DSD and the Catholic Church

This week’s New Yorker has a great article on Ken Feinberg’s work helping the Catholic Church manage its sexual abuse crisis. Feinberg and Camille Biros created and run the Independent Reconciliation and Compensation Program (IRCP), which processes claims of sexual abuse by priests. The IRCP started in New York in 2016 and other dioceses from across the US have started getting involved.

The design of the IRCP is pretty simple and somewhat resembles Feinberg’s approach with the Victims Compensation Fund. Basically, the IRCP provides eligible people with some opportunities to be heard, and then generates settlement offers that victims can take in exchange for not suing the Church. But within this simple framework, as you might imagine, there are some profoundly difficult choices.

Take, for example, the decision to have Feinberg and Biros run the program. They are outsiders, and the fact that they are independent of the Church undoubtedly provides some measure of comfort and legitimacy to those who might not trust a Church-run program. At the same time, however, their independence furthers the disconnect between the victims and the perpetrators, a disconnect that is often already exacerbated by the passage of time and the movement of people. In other words, having outsiders run the IRCP may provide legitimacy but also may prevent the Church from assuming the full burden of its obligations.
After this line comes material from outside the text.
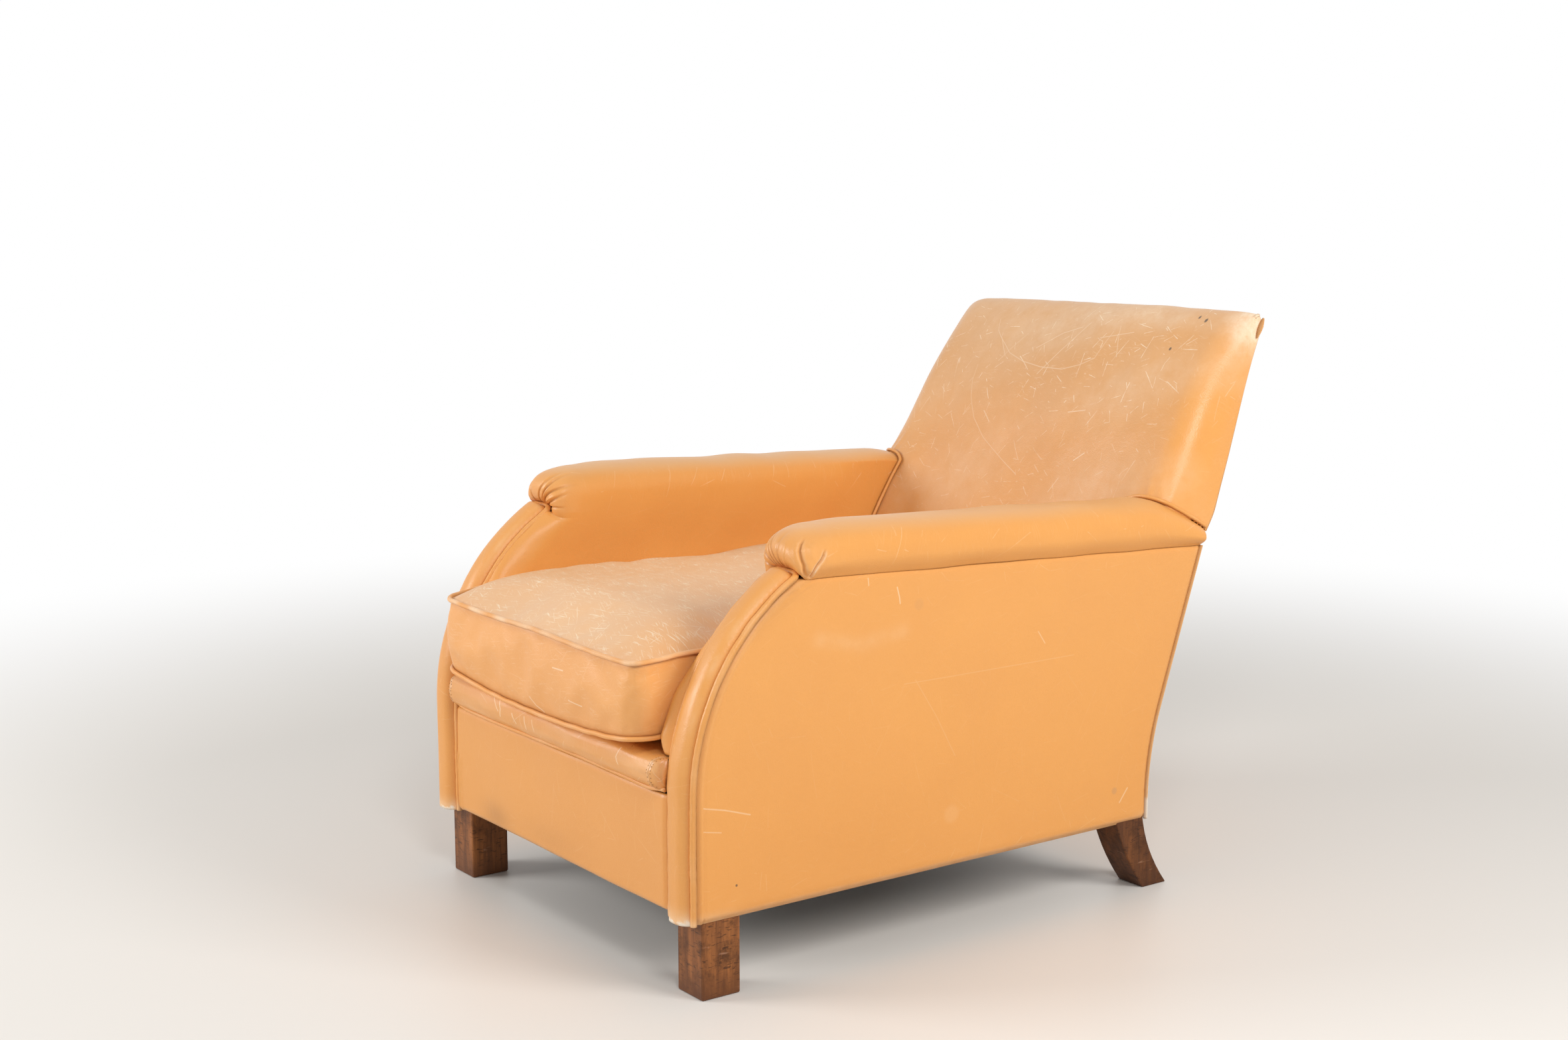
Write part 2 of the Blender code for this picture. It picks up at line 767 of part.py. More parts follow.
# The plan of the cushion: a rounded rectangle, its corners tighter towards the top seam
def cushion_plan(grow=0.0, share=0.0):
    half = cushion_half_width + grow
    front = cushion_front - grow
    rear = cushion_rear + grow
    radius = cushion_corner + (cushion_top_corner - cushion_corner) * share + grow
    points = []
    corners = ((1, 1, 0), (-1, 1, 90), (-1, -1, 180), (1, -1, 270))
    for sx, sy, start in corners:
        for i in range(5):
            angle = math.radians(start + 22.5 * i)
            x = sx * (half - radius) + radius * math.cos(angle)
            y = (rear - radius if sy > 0 else front + radius) + radius * math.sin(angle)
            points.append((x, y))
        if sx == 1 and sy == -1 or sx == -1 and sy == 1:
            points += [(sx * half, y) for y in (steps(front + radius, rear - radius, 4)[1:-1][::sx])]
        if sx == -1 and sy == -1:
            points += [(x, front) for x in steps(-half + radius, half - radius, 4)[1:-1]]
        if sx == 1 and sy == 1:
            points += [(x, rear) for x in steps(half - radius, -half + radius, 4)[1:-1]]
    return points


def corner_lift(x):
    return cushion_corner_lift * (x / cushion_half_width) ** 2


def seat_cushion():
    seam = piping_radius + 0.0012
    mid_y = (cushion_front + cushion_rear) / 2
    low = cushion_bottom
    high = cushion_bottom + cushion_side

    def ring(scale, z, lift=0.0):
        shrunk = [(x * scale, mid_y + (y - mid_y) * scale) for x, y in cushion_plan(0.0, 1.0 - lift)]
        return [(x, y, z + lift * corner_lift(x)) for x, y in shrunk]

    def grown(out, z, lift):
        return [(x, y, z + lift * corner_lift(x)) for x, y in cushion_plan(out, 1.0 - lift)]

    bulge = cushion_belly
    rings = [ring(s, low - 0.002 * (1 - s), 1.0) for s in (0.30, 0.70, 0.93)]
    rings.append(grown(-seam, low, 1.0))
    rings.append(grown(-seam * 0.15, low + seam, 1.0))
    rings += [grown(bulge * 0.8, low + cushion_side * at, 1.0 - at) for at in (0.3, 0.7)]
    rings.append(grown(-seam * 0.15, high - seam, 0.0))
    rings.append(grown(-seam, high, 0.0))
    scales = (0.97, 0.93, 0.86, 0.74, 0.50, 0.25)
    rings += [ring(s, high + cushion_crown * (1 - s ** cushion_fullness)) for s in scales]
    place(loft("seat_cushion", rings), leather_pale, 0.5)
    pipings = (
        ("cushion_piping_bottom", low - seam * 0.2, 1.0),
        ("cushion_piping_top", high + seam * 0.2, 0.0),
    )
    for name, z, lift in pipings:
        outline = cushion_plan(cushion_piping_proud, 1.0 - lift)
        points = [(x, y, z + lift * corner_lift(x)) for x, y in outline]
        place(tube(name, points, piping_radius, True), leather_pale, 0.5)


# Back

# The side view of the padded back, each point with its share of the edge rounding
def back_profile():
    points = [(back_front(roll_top), roll_top + 0.002, 1.0)]
    for z in steps(back_upright_below, back_round_height, 4):
        points.append((back_front(z), z, 1.0))
    start = (back_front(back_round_height), back_round_height)
    rise = back_top - back_round_height
    bend = (start[0] + back_front_slope * rise, back_top)
    crest = (back_crest_y, back_top)
    for t in steps(0, 1, 5)[1:]:
        y = (1 - t) ** 2 * start[0] + 2 * t * (1 - t) * bend[0] + t * t * crest[0]
        z = (1 - t) ** 2 * start[1] + 2 * t * (1 - t) * bend[1] + t * t * crest[1]
        points.append((y, z, 1.0 - 0.92 * t))
    end = rear_line(back_rear_top) - leather - gap
    points.append((end - 0.003, back_top - 0.004, 0.05))
    for z in reversed(rear_heights(roll_top + 0.002, back_rear_top)):
        points.append((rear_line(z) - leather - gap, z, 0.0))
    return points


def inside_back():
    profile = back_profile()
    count = len(profile)
    normals = []
    for i in range(count):
        before = profile[i - 1]
        after = profile[(i + 1) % count]
        dy, dz = after[0] - before[0], after[1] - before[1]
        length = math.hypot(dy, dz)
        normals.append((-dz / length, dy / length))
    radius = back_edge_radius
    flat = back_half_width - radius
    stations = [(x, 0.0) for x in (0.0, 0.14, 0.215)]
    for angle in (0, 28, 52, 74, 90):
        turn = math.radians(angle)
        stations.append((flat + radius * math.sin(turn), radius * (1 - math.cos(turn))))
    stations = [(-x, e) for x, e in reversed(stations[1:])] + stations
    sections = []
    for x, edge in stations:
        section = []
        for (y, z, weight), (ny, nz) in zip(profile, normals):
            inset = weight * (edge + back_crown * (x / back_half_width) ** 2)
            width = x * back_width(z) / back_half_width
            section.append((width, y - ny * inset, z - nz * inset))
        sections.append(section)
    back = loft("inside_back", sections)
    cut(back, frame_cutter())
    for side, sign in sides.items():
        cut(back, arm_cutter(f"back_notch_{side}", sign))
    place(back, leather_pale, 0.5)


# Room for the frame of the back, open at the rear
def frame_cutter():
    half = frame_inner + back_post_width + gap
    heights = [roll_top - 0.02] + rear_heights(roll_top, back_post_top + gap)
    rear = [(rear_line(z) + 0.02, z) for z in heights]
    front = [(rear_line(z) - leather - 2 * gap - back_post_depth, z) for z in reversed(heights)]
    return loft("back_frame_pocket", [[(x, y, z) for y, z in rear + front] for x in (-half, half)])


# Between the top of an arm and the back that laps over it: room for the piping
def lap_room():
    return 2 * piping_radius + 4 * gap


# Room for an arm: the arm's own section, drawn down and outward
def arm_cutter(name, sign):
    sections = []
    low = roll_top - 0.05
    far_x = body_half_width + 0.03
    inner = arm_inner - 0.0010
    far_y = rear_line(sweep_start) + 0.05
    inward = 0.0015
    grow = (lap_room() + inward) / 2
    for y in [back_front(0) - 0.06] + steps(arm_lap_front, far_y, 6):
        seam = seam_height(y)
        top = arm_top(y) + lap_room()
        arc = arm_section(y, seam, top, arm_pad_half_width + grow)[2:-1]
        arc = [(x + grow - inward, y, z) for x, y, z in arc]
        section = [(far_x, y, low), (far_x, y, arc[0][2])] + arc + [(inner, y, seam), (inner, y, low)]
        sections.append(section)
    return loft(name, [[(x * sign, y, z) for x, y, z in section] for section in sections])


def outside_back():
    heights = rear_heights(cover_bottom, back_rear_top)
    rows = []
    seam = rear_seam_height()
    low_half = body_half_width - leather - piping_radius - 2 * gap
    heights = [z for z in heights if z < seam - 0.01 or z > seam + 0.01] + [seam, seam + 0.004]
    for z in sorted(heights):
        half = low_half if z <= seam else back_width(z)
        rows.append([(x, rear_line(z) - leather / 2, z) for x in (half, half / 3, -half / 3, -half)])
    place(sheet("outside_back", rows, leather * 0.96), leather_tan, 0.45)


# Piping in the rear corners of the body, from the bottom to the arm seam
def rear_pipings():
    top = rear_seam_height() - 4 * gap
    for side, sign in sides.items():
        x = (body_half_width - leather) * sign
        points = [(x, rear_line(z) - piping_radius * 0.25, z) for z in rear_heights(cover_bottom, top)]
        place(tube(f"rear_piping_{side}", points, piping_radius), leather_tan, 0.45)


# Height of an arm pad's top surface
def arm_surface(x, y):
    across = min(1.0, abs(x - arm_centre()) / arm_pad_half_width) ** (1 / 0.82)
    up = math.sqrt(max(0.0, 1 - across * across)) ** 0.82
    bottom = seam_height(y)
    return bottom + (arm_top(y) - bottom) * (0.35 + 0.65 * up)


# Front of the back at a place across the chair, with its crown and rounded edge
def back_surface(x, z):
    flat = back_half_width - back_edge_radius
    over = min(back_edge_radius, max(0.0, x - flat))
    edge = back_edge_radius - math.sqrt(back_edge_radius ** 2 - over ** 2)
    crown = back_crown * (x / back_half_width) ** 2
    return back_front(z) + (edge + crown) * math.hypot(1, back_front_slope)


# Piping between the back and an arm: up the inside of the arm, over its top, and
# along its outer shoulder to the rear corner
def back_side_pipings():
    rise = piping_radius + 2 * gap
    forward = rise * math.hypot(1, back_front_slope)
    seam = seam_height(arm_lap_front)
    points = []
    for z in steps(cushion_bottom + cushion_side + 0.010, seam - 0.012, 2):
        x = arm_inner - rise
        points.append((x, back_surface(x, z) - forward, z))
    for angle in (180, 156, 130, 108, 90, 78, 68):
        turn = math.radians(angle)
        across = math.copysign(abs(math.cos(turn)) ** 0.82, math.cos(turn))
        up = math.sin(turn) ** 0.82
        x = arm_centre() + (arm_pad_half_width + rise) * across
        y = arm_lap_front
        for _ in range(3):
            height = arm_top(y) - seam_height(y)
            z = seam_height(y) + height * (0.35 + 0.65 * up) + rise * up
            y = back_surface(x, z) - forward
        points.append((x, y, z))
    first = points[-1]
    z_end = arm_surface(back_half_width, rear_line(sweep_start)) + rise
    last = rear_line(z_end) - leather - piping_radius
    for y in steps(first[1], last, 5)[1:]:
        share = (y - first[1]) / (last - first[1])
        x = first[0] + (back_half_width - first[0]) * min(1.0, 2.2 * share)
        points.append((x, y, arm_surface(x, y) + rise))
    for side, sign in sides.items():
        mirrored = [(x * sign, y, z) for x, y, z in points]
        place(tube(f"back_side_piping_{side}", mirrored, piping_radius), leather_tan, 0.45)


def main():
    front_legs()
    rear_legs()
    frame_rails()
    front_posts()
    back_posts()
    back_rails()
    arm_rails()
    corner_blocks()
    seat_webbing()
    back_webbing()
    springs()
    seat_deck()
    front_roll()
    front_apron()
    dust_cover()
    outside_arms()
    inside_arms()
    arm_pads()
    arm_facings()
    facing_welts()
    seat_cushion()
    inside_back()
    outside_back()
    rear_pipings()
    back_side_pipings()
    chair_front = cushion_front - cushion_piping_proud - piping_radius
    chair_rear = rear_line(back_rear_top)
    centre.location.y = -(chair_front + chair_rear) / 2


main()
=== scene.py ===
import math

import bmesh
import bpy
import numpy as np
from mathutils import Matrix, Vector


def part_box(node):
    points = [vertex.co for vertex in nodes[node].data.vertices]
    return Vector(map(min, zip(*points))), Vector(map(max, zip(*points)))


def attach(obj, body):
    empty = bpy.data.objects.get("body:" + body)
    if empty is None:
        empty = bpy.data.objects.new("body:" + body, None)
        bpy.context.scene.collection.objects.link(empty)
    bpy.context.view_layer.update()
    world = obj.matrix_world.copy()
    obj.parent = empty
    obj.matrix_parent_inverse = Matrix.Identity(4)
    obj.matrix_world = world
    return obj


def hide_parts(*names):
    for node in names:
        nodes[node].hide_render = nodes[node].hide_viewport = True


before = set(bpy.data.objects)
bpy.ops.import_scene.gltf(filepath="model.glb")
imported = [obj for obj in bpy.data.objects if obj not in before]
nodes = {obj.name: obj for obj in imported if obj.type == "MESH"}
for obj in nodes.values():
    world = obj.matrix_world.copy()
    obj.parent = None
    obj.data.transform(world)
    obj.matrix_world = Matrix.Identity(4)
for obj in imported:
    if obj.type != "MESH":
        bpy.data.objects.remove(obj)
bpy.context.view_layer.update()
print("frame loaded")

# Lines that several pieces follow, in metres. X runs across the chair and Z up.
# Y is counted from the front faces of the front legs, and every mesh is moved by
# rowY when it is made
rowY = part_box("front_leg_left")[0].y
chair = {
    "half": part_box("outside_arm_left")[1].x,
    "coverBottom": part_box("outside_arm_left")[0].z,
    "armInner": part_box("inside_arm_left")[0].x,
    "seatTop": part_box("seat_front_roll")[1].z,
    "frontLine": -0.020, "arcStart": 0.250, "arcRadius": 0.300, "arcAngle": math.radians(62.5),
    "seamY": 0.150, "seamZ": 0.5045, "seamSlope": -0.0485,
    "rearY": 0.730, "rakeStart": 0.130, "rakeEnd": 0.258, "rakeSlope": 0.333,
    "sweepStart": 0.500, "sweepEnd": 0.757, "sweepBack": 0.0238,
    "backY": 0.757, "backZ": 0.534, "backSlope": 0.578, "backTop": 0.771, "backCrest": 0.930,
    "backUpright": 0.380, "bellyDepth": 0.0125, "bellyHeight": 0.645, "bellyWide": 0.085,
    "padHeight": 0.064, "padHalf": 0.046, "padCentre": 0.284, "lapFront": 0.700, "lapDrop": 0.0515,
    "welt": 0.0042, "piping": 0.0030, "facingCentre": 0.2925, "weltReach": 0.0241,
}
chair["frontStraight"] = chair["arcStart"] - chair["coverBottom"]
chair["frontLength"] = chair["frontStraight"] + chair["arcRadius"] * chair["arcAngle"]
sides = {"left": 1, "right": -1}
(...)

More broadly, the essentially transactional nature of the system is problematic given the context. As we know, creating reconciliation “systems” is always fraught. This does not mean these systems are not worth trying, but it does mean that our expectations around how much can be done and how quickly must be constantly revisited. It’s fascinating to consider whether and how a dispute processing system can truly help the Church come to terms with its moral, spiritual, and financial responsibilities. As author Paul Elie points out, the IRCP calls up comparisons to the confessional booth and indulgences, both mechanical means (and thus not necessarily heartfelt or genuine ones) of absolving a bad actor of responsibility. “Is the Church today,” Elie writes, “essentially outsourcing a reckoning with its past?”

In 2003, when I was a law student, I enrolled in HLS’s first dispute systems design clinic. My project was, generally speaking, the sex abuse crisis in Boston (though we may have called it the “sex abuse scandal” — interesting to reflect on that framing now). There were three of us on the project team, and we actually believed that in one semester we could put into place systems that would help Catholics and others deal with their concerns in a meaningful, orderly way. What we found was that we could barely wrap our arms around any part of the problem — it was so large and unknowable, so unthinkably horrific, that we spent all of our time doing conflict assessment and trying not to commit ethical violations (e.g., raising parishoners’ expectations around what was possible). Our final report was more than one hundred pages and really just scratched the surface of what was going on.

I mention my experience because it provided me with the tiniest inkling of understanding about just how difficult the sex abuse crisis will be for the Church and for Catholics to work through. It’s not just a matter of coming up with systems to deal with the effects of the crisis, although this is indeed incredibly important work. Perhaps we can also turn our systems thinking to the roots of the crisis as well. Elie writes, “Beneath all these problems is a problem of truth.” It would be great to think more deeply about how our work in conflict resolution and dispute systems design can help us do more than just create settlement systems that tend to preserve the status quo. Maybe this work can help us interrogate the complex infrastructures of modern life and provide us with more avenues for revolutionary change.

2 thoughts on “DSD and the Catholic Church”

  1. The IRCP was created under a bad faith umbrella. The hope was to settle with as many victims as possible prior to any law changes. Knowing that many victims were unaware of The Child Victims Act, and many victims were told not to get personal lawyers, the program was just part of the coverup. Many who accepted offers have been victimized again.

  2. This article (both from Jen) and New Yorker will be great to teach from. I have been asked to consider helping with a “TRC” like process for #metoo in Hollywood– I won’t do for many reasons, (see my Harvard Neg. L. Rev. article (2009) on the ethical issues in DSD) but these issues present important concerns about the differences in “aggregate” justice, releasing the wrongdoers and what is best for particular individuals when harm is great and also very variably experienced…. But, I think DSD is really a much better way to think about these issues than traditional civil or criminal procedure and is at the core of ADR values. Thanks to Jen for posting and sharing. Really useful.